Alberta Premier Jason Kenney gives a COVID-19 update in Edmonton, Tuesday, Sept. 21, 2021. Kenney is set to speak to reporters later today as COVID-19 continues to surge in the province, pushing intensive care wards to the breaking point. THE CANADIAN PRESS/Jason Franson

Alberta supports invoking of 1977 pipeline treaty

On Monday, Premier Jason Kenney and Minister of Energy Sonya Savage said they stand behind the federal government’s decision to invoke the dispute settlement provision of the 1977 Transit Pipelines Treaty.

“Alberta stands firmly behind Canada formally invoking the dispute settlement provision of the 1977 Transit Pipelines Treaty to ensure Line 5 remains operational. We previously voiced our support for this strong action and we are pleased the federal government has listened and followed through,” said Premier, Jason Kenney. “The shutdown of a safely operating pipeline could potentially set a dangerous precedent for future infrastructure projects. This cannot be allowed to happen. As we continue to manage the devastating impact of the COVID-19 global recession, it’s more important now than ever that Canada and the U.S. work together to support a continental energy strategy.”

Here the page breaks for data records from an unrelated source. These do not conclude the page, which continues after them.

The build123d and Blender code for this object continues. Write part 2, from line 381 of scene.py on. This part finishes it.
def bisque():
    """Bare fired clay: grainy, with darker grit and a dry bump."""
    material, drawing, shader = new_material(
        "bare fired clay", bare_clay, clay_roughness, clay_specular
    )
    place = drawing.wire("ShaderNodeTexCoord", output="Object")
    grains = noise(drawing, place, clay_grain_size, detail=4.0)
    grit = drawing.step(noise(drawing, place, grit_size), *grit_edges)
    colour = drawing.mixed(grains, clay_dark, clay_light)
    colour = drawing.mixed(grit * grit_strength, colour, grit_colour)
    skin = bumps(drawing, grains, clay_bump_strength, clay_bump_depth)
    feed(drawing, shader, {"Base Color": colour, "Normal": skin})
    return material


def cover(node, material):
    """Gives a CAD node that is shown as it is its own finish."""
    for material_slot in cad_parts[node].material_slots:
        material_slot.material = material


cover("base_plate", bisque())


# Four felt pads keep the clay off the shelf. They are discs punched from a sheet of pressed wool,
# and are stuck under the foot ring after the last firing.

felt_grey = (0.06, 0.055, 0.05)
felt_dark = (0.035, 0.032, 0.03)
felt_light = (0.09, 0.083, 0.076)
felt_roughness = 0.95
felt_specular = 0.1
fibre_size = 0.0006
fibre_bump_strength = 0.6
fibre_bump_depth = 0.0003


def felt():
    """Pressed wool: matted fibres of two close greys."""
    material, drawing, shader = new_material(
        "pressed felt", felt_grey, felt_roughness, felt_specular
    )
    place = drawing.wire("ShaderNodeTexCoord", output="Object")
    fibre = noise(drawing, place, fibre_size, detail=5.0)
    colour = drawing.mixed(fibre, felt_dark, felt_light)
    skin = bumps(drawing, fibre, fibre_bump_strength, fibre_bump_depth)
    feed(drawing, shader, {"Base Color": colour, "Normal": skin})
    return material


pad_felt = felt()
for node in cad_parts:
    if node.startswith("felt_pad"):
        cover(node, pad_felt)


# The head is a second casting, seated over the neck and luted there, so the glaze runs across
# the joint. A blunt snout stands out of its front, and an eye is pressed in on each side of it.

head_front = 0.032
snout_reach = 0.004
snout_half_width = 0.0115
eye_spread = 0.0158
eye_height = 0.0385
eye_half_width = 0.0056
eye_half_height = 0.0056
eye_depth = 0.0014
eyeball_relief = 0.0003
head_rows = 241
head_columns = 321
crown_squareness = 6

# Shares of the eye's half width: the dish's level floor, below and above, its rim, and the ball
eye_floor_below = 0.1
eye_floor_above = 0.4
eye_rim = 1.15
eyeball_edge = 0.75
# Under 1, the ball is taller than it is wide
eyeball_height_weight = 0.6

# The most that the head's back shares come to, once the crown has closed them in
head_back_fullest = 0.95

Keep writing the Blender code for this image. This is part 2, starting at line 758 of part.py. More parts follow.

“It is a major piece of North America’s integrated energy system. The pipeline route, which has been operating safely for more than 68 years at the Straits of Mackinac, has been moving Canadian light crude and natural gas liquids to refineries in Sarnia.”Sonya Savage, Minister of Energy says the continued operation of Line 5 is non-negotiable. “More importantly, thousands of families and businesses on both sides of the border rely on Line 5. It supplies energy to heat homes in Michigan’s Upper Peninsula, while also providing neighbouring states, Ontario and Quebec with reliable, safe energy.”